Streaming integrations

What is streaming?

HTTP streaming is a technique used to deliver real-time content over the Internet. Instead of returning single response at the end of a request, API returns chunks of data as soon as they're available.

Why is it useful in Automate?

The main purpose of streaming integrations in Automate is to integrate with Large Language Models (LLMs) in a streaming manner. Instead of waiting for a full response, we can start returning it piece by piece.

How to set it up?

In order to mark a request as streaming, check the "Should stream response" checkbox in the basic information section of the request creation/edit form.

After selecting this option, the "Stream settings" section should appear.

Stream type

Available options are:

  • Server sent events
  • JSON Per Line
  • Raw lines

Different APIs use different formats of data chunks. It should be a part of API documentation.

Chunk to bot response mapping

Available options are:

  • Open AI mapping
  • No streaming to response
  • Return whole chunk
  • Custom (if selected, "Chunk to bot response mapping expression" appears)

Bot response mapping defines what part of a chunk should be treated as a bot response. For example, Open AI API returns chunks in the format:

{
    "model": "gpt-3.5-turbo-0613",
    "choices": [
        {
            "index": 0,
            "delta": {
                "content": " you"
            },
            "finish_reason": null
        }
    ],
    "object": "chat.completion.chunk",
    "id": "chatcmpl-8Cplcia63B7ZoD8YP43LdsOWvyHj0",
    "created": 1698069620
}

The actual bot response is in the fieldchoices[0].delta.content and that should be the value of "Chunk to bot response mapping expression" if you select "Custom" mapping.

Since Open AI is the most popular LLM provider, there is a dedicated option "Open AI mapping" which uses exactly the same mapping under the hood.

Bot response buffering

Available options are:

  • None
  • Words
  • Full sentences

Thanks to buffering, you can delay sending the mapped chunk to the user and wait for the next chunks until there is a full word or sentence.

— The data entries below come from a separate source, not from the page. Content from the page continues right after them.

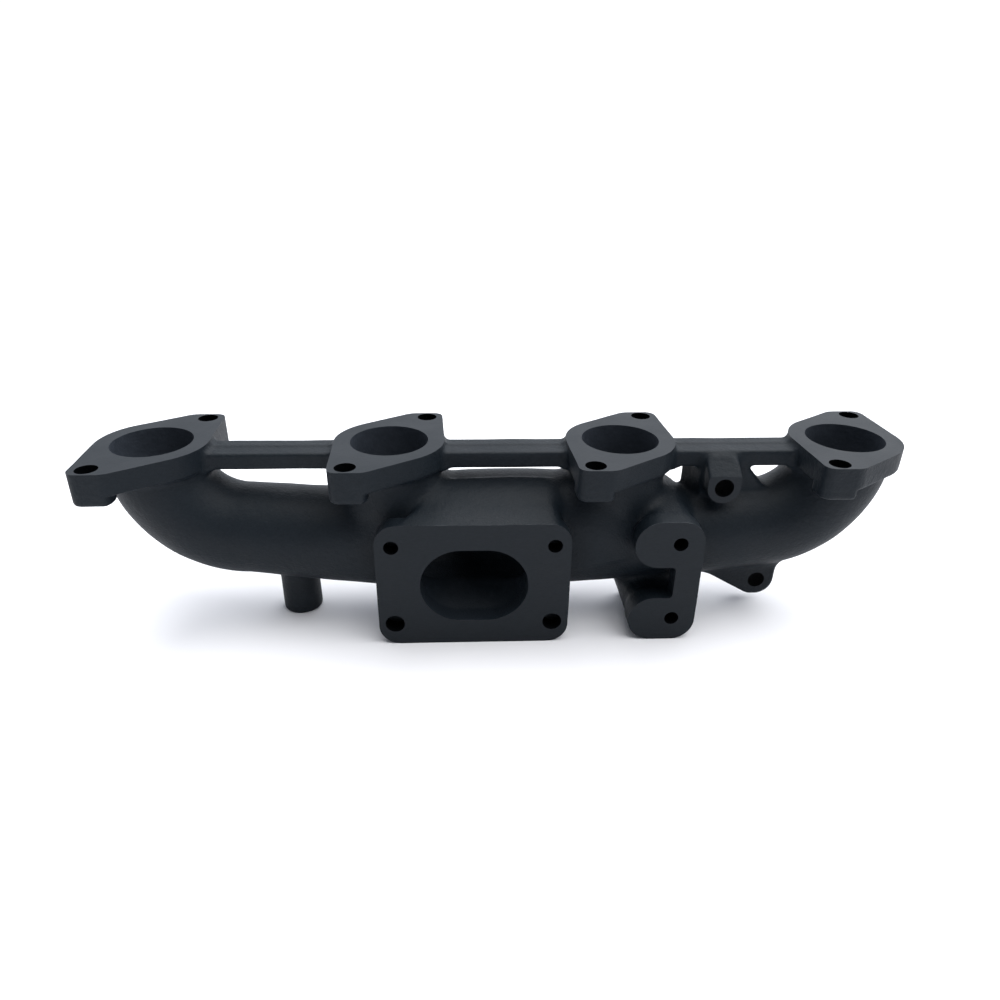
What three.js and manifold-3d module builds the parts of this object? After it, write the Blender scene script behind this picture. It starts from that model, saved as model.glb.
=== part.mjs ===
// Exhaust manifold of an in-line four-cylinder diesel engine, cast in iron and painted.
//
// Units are millimetres. +X runs along the manifold, +Y points to its back and +Z up to the
// ports. The origin is on the ground, under the middle of the row of ports. The casting is
// divided at its sections into separate solids, with a small gap at each section.
import * as THREE from 'three';
import { mergeVertices } from 'three/addons/utils/BufferGeometryUtils.js';
import Module from 'manifold-3d';

const wasm = await Module();
wasm.setup();
const { Manifold, Mesh } = wasm;

// ---- Driving dimensions ----

const GAP = 0.3;              // between neighbouring solids
const WALL = 4.4;             // thickness of the gas passage's wall
const ARC_STEPS = 5;          // points on each rounded corner
const EDGE_STEPS = 2;         // points on each small rounded edge
const TUBE_STEPS = 6;         // points on each quarter of a round section
const HOLE_STEPS = 4;         // points on each quarter of a drilled hole
const OVER = 1;               // how far a cutter reaches past the face that it cuts
const LAP = 0.2;              // overlap of the lengths that make up the gas passage
const SAME_POINT = 1e-4;      // corners of a mesh this close are one

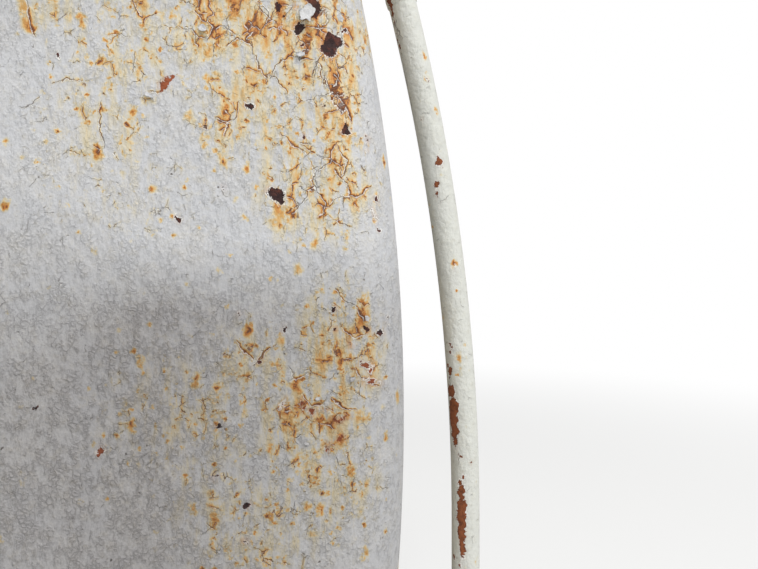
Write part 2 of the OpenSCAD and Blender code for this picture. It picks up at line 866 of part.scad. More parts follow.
// A gauge cock: a pipe from the head, a body around the glass and a handwheel in front.
module sight_glass_cocks() {
    union_nut = [36, 14];
    body = [40, 52];
    gland = [34, 40];
    yoke_h = 12;
    yoke_w = 16;
    spindle_d = 10;
    wheel = [56, 8];
    wheel_out = glass_out + 52;
    spoke_r = 14;
    window_d = 13;
    deep = 40;
    color([0.60, 0.52, 0.34]) at_cocks() difference() {
        union() {
            translate([0, 0, -head_t - cock_inside])
                cylinder(d = cock_pipe_d, h = glass_out + head_t + cock_inside);
            translate([0, 0, 6]) cylinder(d = union_nut[0], h = union_nut[1], $fn = 6);
            translate([0, 0, glass_out - body[1] / 2]) cylinder(d = body[0], h = body[1]);
            translate([0, 0, glass_out]) rotate([-90, 0, 0])
                cylinder(d = gland[0], h = gland[1], $fn = 6);
            translate([-guard_gap - yoke_w / 2, rod_seat + 2, glass_out - yoke_w / 2])
                cube([2 * guard_gap + yoke_w, yoke_h, yoke_w]);
            translate([0, 0, glass_out]) cylinder(d = spindle_d, h = wheel_out - glass_out + wheel[1]);
            translate([0, 0, wheel_out]) difference() {
                cylinder(d = wheel[0], h = wheel[1]);
                for (i = [0 : 3]) rotate([0, 0, i * 90]) translate([spoke_r, 0, -1])
                    cylinder(d = window_d, h = wheel[1] + 2, $fn = 24);
            }
        }
        translate([0, glass_seat, glass_out]) rotate([-90, 0, 0])
            cylinder(d = glass_d + 2 * seat_fit, h = deep);
        for (side = [-1, 1]) translate([side * guard_gap, rod_seat, glass_out])
            rotate([-90, 0, 0]) cylinder(d = guard_d + 2 * seat_fit, h = deep, $fn = 24);
    }
}

module sight_glass_tube() {
    reach = glass_span / 2 - glass_seat - seat_fit;
    wall = 2.5;
    color([0.75, 0.85, 0.88, 0.5])
        translate([glass_x, -face_y - glass_out, glass_mid_z - reach])
            tube(glass_d / 2, wall, 2 * reach);
}

module sight_glass_guards() {
    reach = glass_span / 2 - rod_seat - seat_fit;
    color(bare) for (side = [-1, 1])
        translate([glass_x + side * guard_gap, -face_y - glass_out, glass_mid_z - reach])
            cylinder(d = guard_d, h = 2 * reach, $fn = 24);
}

// The point where a line from a foot of the lug touches its round head, which is at [height, 0].
function lug_touch(foot, height, r) =
    let (run = [foot[0] - height, foot[1]], reach = norm(run), turn = acos(r / reach),
         way = atan2(run[1], run[0]) - sign(foot[1]) * turn)
    [height + r * cos(way), r * sin(way)];

// A lifting lug: a plate on top of the shell with sloping sides, a round head and a hole.
module lifting_lug(y) {
    head_r = lug_hole_d / 2 + lug_rim;
    feet = [[-lug_sink, -lug_w / 2], [lug_foot, -lug_w / 2]];
    left = lug_touch(feet[1], lug_hole_h, head_r);
    color(paint) difference() {
        translate([lug_t / 2, y, top_z]) rotate([0, -90, 0]) linear_extrude(lug_t) {
            polygon([feet[0], feet[1], left, [left[0], -left[1]],
                     [feet[1][0], -feet[1][1]], [feet[0][0], -feet[0][1]]]);
            translate([lug_hole_h, 0]) circle(r = head_r);
        }
        translate([-lug_t, y, top_z + lug_hole_h]) rotate([0, 90, 0])
            cylinder(d = lug_hole_d, h = 2 * lug_t);
        along(y - lug_w) cylinder(r = tank_r, h = 2 * lug_w, $fn = 180);
    }
}

module front_lifting_lug() {
    lifting_lug(-lug_y);
}

module rear_lifting_lug() {
    lifting_lug(lug_y);
}

module drain_coupling() {
    inside_z = 14;
    color(paint) translate([0, drain_y, axis_z - tank_r - drain_h]) difference() {
        cylinder(d = drain_d, h = drain_h + inside_z);
        translate([0, 0, -1]) cylinder(d = drain_bore_d, h = drain_h + inside_z + 2);
    }
}

// A hexagon-headed plug in the drain.
module drain_plug() {
    spigot = 18;
    collar = [drain_bore_d + 6, 5];
    hexagon = [32, 14];
    color(bare) translate([0, drain_y, axis_z - tank_r - drain_h]) union() {
        cylinder(d = drain_bore_d, h = spigot);
        translate([0, 0, -collar[1]]) cylinder(d = collar[0], h = collar[1] + eps);
        translate([0, 0, -collar[1] - hexagon[1]])
            cylinder(d = hexagon[0] / cos(30), h = hexagon[1] + eps, $fn = 6);
    }
}

front_head();
rear_head();
front_shell_course();
rear_shell_course();
girth_welds();
seam_welds();
front_channel();
rear_channel();
front_saddle();
rear_saddle();
front_wear_plate();
rear_wear_plate();
front_hoop();
rear_hoop();
front_hoop_nuts();
rear_hoop_nuts();
manway_pad();
manway_neck();
manway_flange();
manway_gasket();
manway_cover();
manway_bolts();
manway_handles();
fill_coupling();
fill_cap();
relief_coupling();
relief_valve();
gauge_coupling();
gauge_stem();
pressure_gauge();
outlet_nozzle();
outlet_valve();
outlet_lever();
outlet_bolts();
inlet_nozzle();
inlet_valve();
inlet_lever();
inlet_bolts();
sight_glass_cocks();
sight_glass_tube();
sight_glass_guards();
front_lifting_lug();
rear_lifting_lug();
drain_coupling();
drain_plug();
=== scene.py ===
# Horizontal low-pressure tank: old white enamel over rusting steel plate,
# a round-bar hold-down hoop, and the fittings on top and at both ends.
import math
import random

import bmesh
import bpy
import numpy as np
from mathutils import Matrix, Vector, noise


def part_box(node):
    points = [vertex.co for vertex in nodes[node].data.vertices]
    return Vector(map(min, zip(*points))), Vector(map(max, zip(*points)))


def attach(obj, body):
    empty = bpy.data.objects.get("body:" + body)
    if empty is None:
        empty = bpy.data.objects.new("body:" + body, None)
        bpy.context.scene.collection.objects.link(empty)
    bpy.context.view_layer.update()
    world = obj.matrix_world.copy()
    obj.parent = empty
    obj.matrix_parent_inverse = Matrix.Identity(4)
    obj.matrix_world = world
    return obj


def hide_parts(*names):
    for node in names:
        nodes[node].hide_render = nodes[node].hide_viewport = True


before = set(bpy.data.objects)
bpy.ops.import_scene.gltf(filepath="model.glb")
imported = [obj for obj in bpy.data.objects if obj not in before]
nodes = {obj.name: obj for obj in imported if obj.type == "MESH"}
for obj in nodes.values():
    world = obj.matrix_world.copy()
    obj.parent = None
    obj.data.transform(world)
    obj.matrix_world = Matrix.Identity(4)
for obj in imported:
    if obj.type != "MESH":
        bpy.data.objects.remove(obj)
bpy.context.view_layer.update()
scene = bpy.context.scene

headLow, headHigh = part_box("front_head")
rearLow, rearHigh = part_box("rear_head")
tankRadius = (headHigh.x - headLow.x) / 2
axisHeight = (headHigh.z + headLow.z) / 2
faceY = -headLow.y  # half the length over both heads
tankAxis = Vector((0.0, 0.0, axisHeight))
mm = 0.001
# noise_vector starts from the clock unless it gets a number, which here is the one of the views looked at
wearSeed = 1795759703
noise.seed_set(wearSeed)


# Camera: a phone held 20 cm from the head's right-hand edge, turned a little outwards

viewpoint = {"place": (0.7868, -1.5733, 1.0833), "turn": 4.2, "lens": 27.07, "sensor": 36.0}

cameraData = bpy.data.cameras.new("closeUp")
cameraData.lens = viewpoint["lens"]
cameraData.sensor_width = viewpoint["sensor"]
cameraData.clip_start = 0.01
cameraData.clip_end = 60.0
camera = bpy.data.objects.new("closeUp", cameraData)
camera.location = viewpoint["place"]
camera.rotation_euler = (math.radians(90.0), 0.0, -math.radians(viewpoint["turn"]))
scene.collection.objects.link(camera)
scene.camera = camera
scene.view_settings.view_transform = "Standard"
print("stage: camera set")


# Helpers for meshes

def finishPiece(name, bm, material, node=None, sharp=None):
    mesh = bpy.data.meshes.new(name)
    bm.to_mesh(mesh)
    bm.free()
    piece = bpy.data.objects.new(name, mesh)
    scene.collection.objects.link(piece)
    mesh.materials.append(material)
    mesh.shade_smooth()
    if sharp:
        mesh.set_sharp_from_angle(angle=math.radians(sharp))
    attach(piece, "root")
    if node:
        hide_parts(node)
    return piece


def drawChain(bm, points):
    verts = [bm.verts.new(point) for point in points]
    edges = [bm.edges.new(pair) for pair in zip(verts, verts[1:])]
    return verts + edges


def spinChain(bm, chain, centre, axis, angle, steps, full=False):
    made = bmesh.ops.spin(bm, geom=chain, cent=centre, axis=axis, angle=angle, steps=steps, use_merge=full)
    return made["geom_last"]


def closeShape(bm, gap=0.00001):
    bmesh.ops.remove_doubles(bm, verts=bm.verts, dist=gap)
    bmesh.ops.recalc_face_normals(bm, faces=bm.faces)


def turned(profile, steps):
    # a closed solid of revolution about Z from (radius, height) points
    bm = bmesh.new()
    chain = drawChain(bm, [(radius, 0.0, height) for radius, height in profile])
    spinChain(bm, chain, (0, 0, 0), (0, 0, 1), 2 * math.pi, steps, full=True)
    closeShape(bm)
    return bm


def addPart(bm, part, place, keep=False):
    # copies a part into a bigger shape, at a place given as a matrix
    mesh = bpy.data.meshes.new("part")
    part.to_mesh(mesh)
    mesh.transform(place)
    bm.from_mesh(mesh)
    bpy.data.meshes.remove(mesh)
    if not keep:
        part.free()


def steppedTo(start, end, step):
    count = max(1, round(abs(end - start) / step))
    return [start + (end - start) * i / count for i in range(count + 1)]


# Helpers for materials

def toLinear(hexCode):
    parts = [int(hexCode[i:i + 2], 16) / 255 for i in (1, 3, 5)]
    linear = [c / 12.92 if c <= 0.04045 else ((c + 0.055) / 1.055) ** 2.4 for c in parts]
    return (*linear, 1.0)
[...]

How to use streaming integration on Flow?

You can use it like any other integration, by Integration block. If you selected some "Chunk to bot response mapping", you don't need an additional Say block to pass a response from integration to the user. The integration block will wait for the request to finish, in the meantime passing mapped chunks to the user. When it's done, all chunks are also available as output value "chunks".

Limitations

In order to benefit from response streaming integration, the client has to support consuming partial bot responses in a streaming manner. Currently, only Webchat and Voice Gateway support it.